> _Task goal_:
Extract the first line through the line containing "and a knot." from the listing below, exactly as written.

* BEGIN Information supplied *

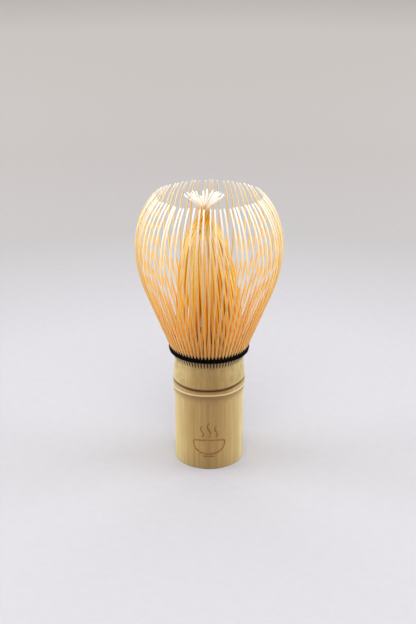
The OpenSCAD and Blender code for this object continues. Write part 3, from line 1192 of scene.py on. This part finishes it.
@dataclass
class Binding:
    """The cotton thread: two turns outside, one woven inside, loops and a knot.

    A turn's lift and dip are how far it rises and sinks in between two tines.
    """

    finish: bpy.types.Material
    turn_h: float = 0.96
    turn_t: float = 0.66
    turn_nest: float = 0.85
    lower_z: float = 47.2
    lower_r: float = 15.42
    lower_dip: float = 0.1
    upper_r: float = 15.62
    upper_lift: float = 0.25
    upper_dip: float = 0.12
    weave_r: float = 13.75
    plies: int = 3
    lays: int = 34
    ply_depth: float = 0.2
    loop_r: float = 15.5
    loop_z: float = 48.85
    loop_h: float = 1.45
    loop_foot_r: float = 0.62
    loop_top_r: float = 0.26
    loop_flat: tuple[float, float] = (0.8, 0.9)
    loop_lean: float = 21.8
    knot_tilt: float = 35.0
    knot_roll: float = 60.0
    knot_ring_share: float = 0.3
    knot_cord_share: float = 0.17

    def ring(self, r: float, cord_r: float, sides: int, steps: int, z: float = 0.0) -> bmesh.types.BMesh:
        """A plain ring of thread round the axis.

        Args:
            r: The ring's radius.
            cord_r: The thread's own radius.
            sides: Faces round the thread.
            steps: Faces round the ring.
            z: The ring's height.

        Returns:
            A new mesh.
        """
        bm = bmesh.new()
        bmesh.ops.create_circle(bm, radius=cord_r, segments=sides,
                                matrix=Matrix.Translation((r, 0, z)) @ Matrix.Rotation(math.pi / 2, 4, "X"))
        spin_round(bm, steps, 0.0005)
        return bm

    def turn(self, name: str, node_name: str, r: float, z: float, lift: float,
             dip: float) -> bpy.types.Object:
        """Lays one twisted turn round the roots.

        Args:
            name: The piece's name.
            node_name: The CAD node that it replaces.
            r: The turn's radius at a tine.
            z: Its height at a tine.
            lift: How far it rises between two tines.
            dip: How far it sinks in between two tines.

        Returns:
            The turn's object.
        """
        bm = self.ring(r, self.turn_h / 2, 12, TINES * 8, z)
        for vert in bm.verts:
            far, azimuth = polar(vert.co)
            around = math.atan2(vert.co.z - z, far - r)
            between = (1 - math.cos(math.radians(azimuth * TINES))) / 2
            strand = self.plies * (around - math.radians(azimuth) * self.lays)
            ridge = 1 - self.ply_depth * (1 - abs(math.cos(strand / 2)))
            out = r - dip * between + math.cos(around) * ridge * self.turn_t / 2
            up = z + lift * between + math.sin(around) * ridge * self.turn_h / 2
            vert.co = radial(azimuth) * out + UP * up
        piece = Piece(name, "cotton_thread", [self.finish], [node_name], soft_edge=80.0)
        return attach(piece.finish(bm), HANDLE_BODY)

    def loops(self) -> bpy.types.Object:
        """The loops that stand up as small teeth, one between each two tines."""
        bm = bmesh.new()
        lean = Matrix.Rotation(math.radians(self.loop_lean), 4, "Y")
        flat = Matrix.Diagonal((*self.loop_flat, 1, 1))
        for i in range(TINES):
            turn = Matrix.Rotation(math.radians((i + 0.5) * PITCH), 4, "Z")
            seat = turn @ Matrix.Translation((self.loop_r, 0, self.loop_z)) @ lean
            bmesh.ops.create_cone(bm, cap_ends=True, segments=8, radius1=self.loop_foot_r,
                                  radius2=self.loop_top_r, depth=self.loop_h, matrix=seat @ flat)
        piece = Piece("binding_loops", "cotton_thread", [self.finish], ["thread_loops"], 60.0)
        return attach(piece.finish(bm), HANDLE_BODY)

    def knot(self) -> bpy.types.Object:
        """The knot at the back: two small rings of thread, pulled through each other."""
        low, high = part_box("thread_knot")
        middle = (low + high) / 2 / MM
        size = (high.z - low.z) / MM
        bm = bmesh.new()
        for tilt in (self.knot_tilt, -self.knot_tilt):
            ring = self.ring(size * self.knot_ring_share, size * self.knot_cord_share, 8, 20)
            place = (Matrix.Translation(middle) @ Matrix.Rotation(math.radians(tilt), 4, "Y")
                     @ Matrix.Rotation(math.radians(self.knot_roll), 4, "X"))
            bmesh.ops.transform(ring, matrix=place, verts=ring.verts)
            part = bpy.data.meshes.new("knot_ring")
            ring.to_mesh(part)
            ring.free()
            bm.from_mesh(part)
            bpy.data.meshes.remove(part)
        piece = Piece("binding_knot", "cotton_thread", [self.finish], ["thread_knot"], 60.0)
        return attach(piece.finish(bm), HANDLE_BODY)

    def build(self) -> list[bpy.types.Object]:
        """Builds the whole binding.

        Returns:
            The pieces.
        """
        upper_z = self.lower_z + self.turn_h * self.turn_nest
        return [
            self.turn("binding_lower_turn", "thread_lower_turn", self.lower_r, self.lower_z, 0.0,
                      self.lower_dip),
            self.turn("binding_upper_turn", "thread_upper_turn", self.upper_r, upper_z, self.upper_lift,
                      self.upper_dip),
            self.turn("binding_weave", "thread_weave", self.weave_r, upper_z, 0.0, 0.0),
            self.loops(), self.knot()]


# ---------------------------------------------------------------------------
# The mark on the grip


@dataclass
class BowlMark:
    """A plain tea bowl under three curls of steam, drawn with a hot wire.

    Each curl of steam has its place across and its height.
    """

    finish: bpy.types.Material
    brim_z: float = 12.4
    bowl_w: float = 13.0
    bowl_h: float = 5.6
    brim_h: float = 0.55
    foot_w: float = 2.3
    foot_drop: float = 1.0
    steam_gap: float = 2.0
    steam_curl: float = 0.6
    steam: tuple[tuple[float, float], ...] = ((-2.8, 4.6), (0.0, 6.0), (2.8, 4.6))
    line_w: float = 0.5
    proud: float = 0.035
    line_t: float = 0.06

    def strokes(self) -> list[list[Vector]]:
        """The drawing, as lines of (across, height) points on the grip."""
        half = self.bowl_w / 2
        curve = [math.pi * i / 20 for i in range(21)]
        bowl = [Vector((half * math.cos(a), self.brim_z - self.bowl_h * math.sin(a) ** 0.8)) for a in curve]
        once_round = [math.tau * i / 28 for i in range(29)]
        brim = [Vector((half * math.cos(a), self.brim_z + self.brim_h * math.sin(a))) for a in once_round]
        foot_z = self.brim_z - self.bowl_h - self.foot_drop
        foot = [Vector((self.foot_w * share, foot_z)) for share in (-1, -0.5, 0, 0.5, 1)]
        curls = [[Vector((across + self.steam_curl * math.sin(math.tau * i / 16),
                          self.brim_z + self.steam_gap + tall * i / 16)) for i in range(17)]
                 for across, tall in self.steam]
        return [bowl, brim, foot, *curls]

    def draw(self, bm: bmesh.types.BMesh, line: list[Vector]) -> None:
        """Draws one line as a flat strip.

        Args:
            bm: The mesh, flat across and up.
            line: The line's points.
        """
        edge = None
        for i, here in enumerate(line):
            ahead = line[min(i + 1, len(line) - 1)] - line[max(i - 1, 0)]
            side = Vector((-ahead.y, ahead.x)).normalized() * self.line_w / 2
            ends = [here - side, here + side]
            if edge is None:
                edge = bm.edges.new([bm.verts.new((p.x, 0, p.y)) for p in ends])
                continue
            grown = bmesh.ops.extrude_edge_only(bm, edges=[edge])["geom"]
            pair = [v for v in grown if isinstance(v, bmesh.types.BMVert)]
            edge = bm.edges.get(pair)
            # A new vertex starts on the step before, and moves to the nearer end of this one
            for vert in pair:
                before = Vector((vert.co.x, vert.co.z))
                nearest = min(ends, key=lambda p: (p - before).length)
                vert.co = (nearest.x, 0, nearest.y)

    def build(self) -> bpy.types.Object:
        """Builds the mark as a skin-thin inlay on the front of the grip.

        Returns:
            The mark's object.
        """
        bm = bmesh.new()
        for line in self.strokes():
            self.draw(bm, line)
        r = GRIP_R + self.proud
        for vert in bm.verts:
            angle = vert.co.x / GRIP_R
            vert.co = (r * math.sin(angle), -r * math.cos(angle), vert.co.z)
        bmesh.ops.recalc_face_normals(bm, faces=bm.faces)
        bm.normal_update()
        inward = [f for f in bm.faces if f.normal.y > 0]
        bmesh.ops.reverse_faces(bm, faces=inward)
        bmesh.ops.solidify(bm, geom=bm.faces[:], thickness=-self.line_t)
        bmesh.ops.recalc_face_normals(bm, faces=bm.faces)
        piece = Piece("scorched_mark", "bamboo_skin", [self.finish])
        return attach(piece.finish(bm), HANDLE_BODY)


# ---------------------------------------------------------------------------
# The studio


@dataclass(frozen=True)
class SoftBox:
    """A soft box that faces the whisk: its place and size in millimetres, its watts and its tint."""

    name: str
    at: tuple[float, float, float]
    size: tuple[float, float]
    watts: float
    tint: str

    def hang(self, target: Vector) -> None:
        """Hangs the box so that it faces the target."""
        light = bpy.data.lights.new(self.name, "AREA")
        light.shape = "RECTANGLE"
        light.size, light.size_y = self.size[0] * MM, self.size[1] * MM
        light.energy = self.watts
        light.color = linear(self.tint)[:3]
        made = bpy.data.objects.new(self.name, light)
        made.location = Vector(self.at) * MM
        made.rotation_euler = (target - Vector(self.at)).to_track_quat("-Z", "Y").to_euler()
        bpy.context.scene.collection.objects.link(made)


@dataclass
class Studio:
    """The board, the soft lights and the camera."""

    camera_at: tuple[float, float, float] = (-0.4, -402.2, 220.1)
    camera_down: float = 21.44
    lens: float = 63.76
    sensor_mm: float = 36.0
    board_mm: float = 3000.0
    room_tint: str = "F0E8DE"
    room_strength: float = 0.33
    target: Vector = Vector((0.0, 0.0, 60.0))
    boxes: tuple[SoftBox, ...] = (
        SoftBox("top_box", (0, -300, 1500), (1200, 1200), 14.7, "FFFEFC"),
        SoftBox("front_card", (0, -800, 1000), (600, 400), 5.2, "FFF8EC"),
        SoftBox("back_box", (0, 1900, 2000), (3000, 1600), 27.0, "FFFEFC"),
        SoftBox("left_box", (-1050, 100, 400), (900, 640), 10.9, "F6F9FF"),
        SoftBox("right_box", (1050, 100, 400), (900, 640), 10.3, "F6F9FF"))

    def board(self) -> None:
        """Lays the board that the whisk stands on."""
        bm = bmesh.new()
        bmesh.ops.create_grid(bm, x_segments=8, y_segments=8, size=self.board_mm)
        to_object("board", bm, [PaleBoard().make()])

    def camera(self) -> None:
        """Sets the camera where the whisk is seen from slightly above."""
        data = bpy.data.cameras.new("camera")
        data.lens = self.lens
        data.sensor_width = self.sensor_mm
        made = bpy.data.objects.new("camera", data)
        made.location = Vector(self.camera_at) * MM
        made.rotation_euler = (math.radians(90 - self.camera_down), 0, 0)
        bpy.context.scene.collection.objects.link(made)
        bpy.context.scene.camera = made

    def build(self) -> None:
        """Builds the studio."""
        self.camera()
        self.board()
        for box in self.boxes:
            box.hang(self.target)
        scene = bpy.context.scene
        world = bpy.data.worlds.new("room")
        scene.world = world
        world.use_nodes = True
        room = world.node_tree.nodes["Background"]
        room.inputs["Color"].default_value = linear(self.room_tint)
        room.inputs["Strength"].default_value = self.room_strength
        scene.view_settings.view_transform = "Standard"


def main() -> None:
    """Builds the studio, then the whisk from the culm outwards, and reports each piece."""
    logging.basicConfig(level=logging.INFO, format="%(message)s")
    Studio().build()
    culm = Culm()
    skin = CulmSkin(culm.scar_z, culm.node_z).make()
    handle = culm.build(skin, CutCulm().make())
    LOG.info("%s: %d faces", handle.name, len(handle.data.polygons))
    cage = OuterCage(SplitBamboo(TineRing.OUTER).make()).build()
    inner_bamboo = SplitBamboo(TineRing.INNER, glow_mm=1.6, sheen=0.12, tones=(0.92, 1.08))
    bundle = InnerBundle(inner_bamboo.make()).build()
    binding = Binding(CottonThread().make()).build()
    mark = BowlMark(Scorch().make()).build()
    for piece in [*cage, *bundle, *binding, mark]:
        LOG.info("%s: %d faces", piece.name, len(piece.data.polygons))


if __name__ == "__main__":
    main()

* END Information supplied *

> _The reply_:
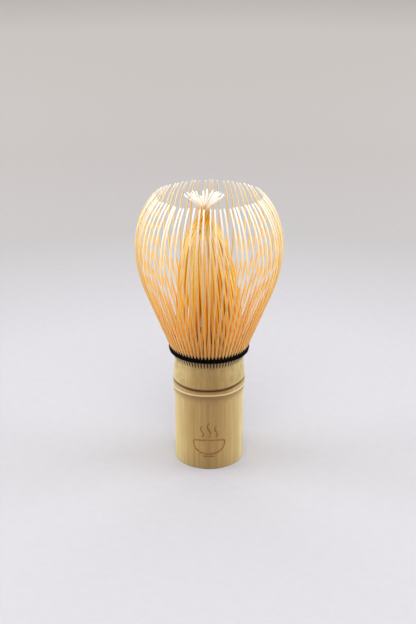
The OpenSCAD and Blender code for this object continues. Write part 3, from line 1192 of scene.py on. This part finishes it.
@dataclass
class Binding:
    """The cotton thread: two turns outside, one woven inside, loops and a knot.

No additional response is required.